On Sunday, DeChambeau, who began the afternoon three strokes back, averaged 350.8 yards a pop off the tee on his measured drives (and 329.8 yards on all drives) to lead the field. Among them was a 367-yard bomb on the 18th—the most difficult hole on the course—on his way to a third straight birdie. It capped the lowest score of the day and DeChambeau’s lowest score of the week.

There were other bombs, too.

On the first hole of the day, DeChambeau uncorked a 363-yard drive that landed just 40 yards from the hole. Birdie. Another one followed at the third, after a 355-yard launch, and again at the fourth, where he *only* drove it 337 yards. Then, after a 366-yard drive to set up another birdie on the seventh, the lead was his.

There was no slowing down, either.

At the par-4 13th, DeChambeau had to wait for the green to clear before teeing off. The hole is 399 yards. Then another birdie at the 16th, after a 333-yard-drive. The 580-yard par-5 17th?
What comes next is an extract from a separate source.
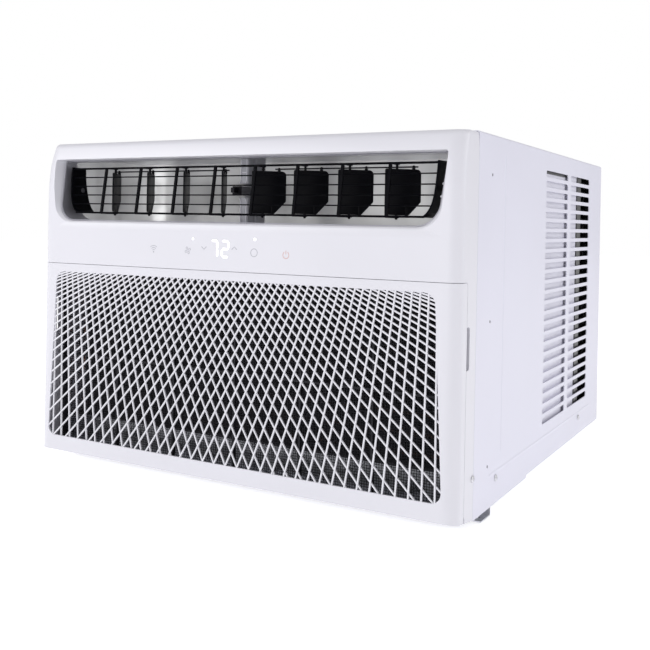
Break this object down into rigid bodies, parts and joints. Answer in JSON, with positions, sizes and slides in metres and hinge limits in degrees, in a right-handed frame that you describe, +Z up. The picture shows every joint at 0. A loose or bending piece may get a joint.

He reduced that to a driver and 8-iron.

Mad scientist? More like King Kong.

“He understands what is the key to gaining the biggest advantage and that’s distance, and mega distance,” said Kevin Kisner, who finished in third, five strokes back.

Still, there have been critics.

In the previous six starts DeChambeau hadn’t finished outside the top eight but also hadn’t won, despite multiple chances late on Sunday. In short, the closer his ball had gotten to the hole, the bigger the holes in his game.

Yet he stayed the course. Rather than becoming frustrated, DeChambeau seemed emboldened. And this week, it all came together—since the advent of ShotLink more than 15 years ago, there has not been a winner on tour who led the field that week in strokes gained/off-the-tee and strokes gained/putting.

“I’m trying to adapt and overcome, improvise a little bit,” DeChambeau said. “I was able to stripe a drive on 16 and then hit a decent wedge shot in there and I knew I had to make that putt. I k’new if I was to make that putt and go birdie-birdie-birdie coming in, it’d be really difficult to beat me and that’s just what I tried to do and I made a 30-footer and that just spurred me on for the rest of the day.”

Will Sunday’s victory go down as one of those seminal moments in the game, or be just another fad? Time will tell.

Said DeChambeau: “I think the most important thing is that I’ve shown people that there’s another way to do it.”